All our current "overweening federal government" began about 100 years ago, with the Progressive era passage of 16th and 17th Amendments.
I gather the Democrats didn't get all their ballots organized. There was a Douglas slate of electors and a fusion slate of anti-Republican Douglas-Breckenridge-Bell electors.
Only the three Douglas men who appeared on both ballots beat the top four Republican electors. Those who were only on one of the two competing Democrat ballots lost to the Republicans. That is if I've read and understood this correctly.
It's certainly an interesting case, but I don't think it significantly changes the popular or the (all important) electoral vote count.
FWIW Something not so very different happened a century later which leads many to conclude that Nixon actually beat Kennedy in the popular vote. It's not about fraud in Illinois or Texas (though that matters as well).
Rather it's that two sets of competing Democrat electoral slates in Alabama were both counted as votes for Kennedy by the media.
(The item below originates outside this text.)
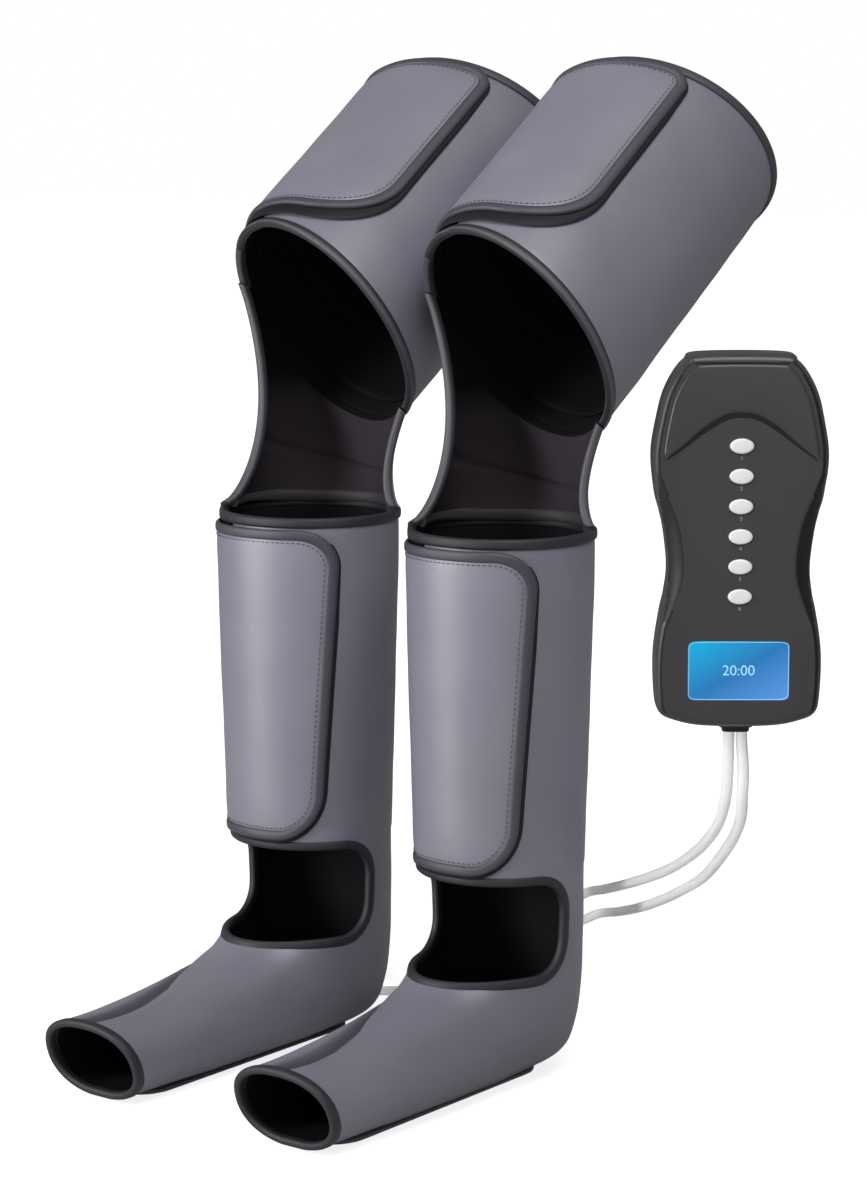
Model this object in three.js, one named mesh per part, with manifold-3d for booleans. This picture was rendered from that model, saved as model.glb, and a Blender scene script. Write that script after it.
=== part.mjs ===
// A pair of full-leg air compression boots with their handset and two air hoses.
// Millimetres, +Z up, toes towards -Y. The left boot stands at +X, the right boot at -X.
import * as THREE from "three";
import { mergeVertices } from "three/addons/utils/BufferGeometryUtils.js";
import Module from "manifold-3d";

const wasm = await Module();
wasm.setup();

// Clearances: between neighbours in one layer, between layers, and past a face that a cutter goes through
const GAP = 0.3;
const LAYER_GAP = 0.7;
const OVERRUN = 10;

// The pair of boots, and what all their cuffs share
const BOOT_SPACING = 189;
const SHELL_WALL = 4;
const CHAMBER_WALL = 5;
const CHAMBER_MARGIN = 22;
const BINDING_WIDTH = 8;
const BINDING_PROUD = 1.2;
const FLAP_THICKNESS = 3.5;
const PIPING_PROUD = 0.6;
const STRIP_THICKNESS = 1;
const STRIP_MARGIN = 45;
const STRIP_ANGLE = 24;
const STRIP_INSET_ANGLE = 12;

// Calf cuff: a cone round the upright calf axis; angles run from its front towards +X
const CALF_TOP = 423;
const CALF_LOW = 168;
const CALF_TOP_RADIUS = 71;
const CALF_LOW_RADIUS = 64;
const CALF_ROOT_ANGLE = -60;
const CALF_EDGE_ANGLE = -20;
const CALF_FLAP_TOP_ANGLE = 59;
const CALF_FLAP_LOW_ANGLE = 46;
const CALF_FLAP_TOP_CORNER = 30;
const CALF_FLAP_LOW_CORNER = 38;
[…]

If you count the votes for the independent slate as not Kennedy's Nixon carried the national popular vote.
There is actual history, and there are Neo-Confederate myths.
This thread separates some myths from reality.
It’s the last time there’s been more than one faithless elector in any presidential election.
Can you imagine that 1860 election today?
And you would like to present which side?
Say what?
Your characterizations of Lincoln are inaccurate and/or unfair.
Our current president more closely resembles his fellow Democrat, Jefferson Davis.
Sorry, I'm usually so careful about saying "Deep South secession was all about slavery" to prevent any confusion over Upper South states: Virginia, North Carolina, Tennessee & Arkansas.
Those states all voted against secession, and only switched after war had already begun -- when they felt forced to chose sides.
Virginians, for example, can and do claim they seceded due to "oppression" as specified in their Constitution ratification statement.
But they also chose secession after the Confederacy had formally declared war on the United States, so they well knew from the beginning what they would be getting.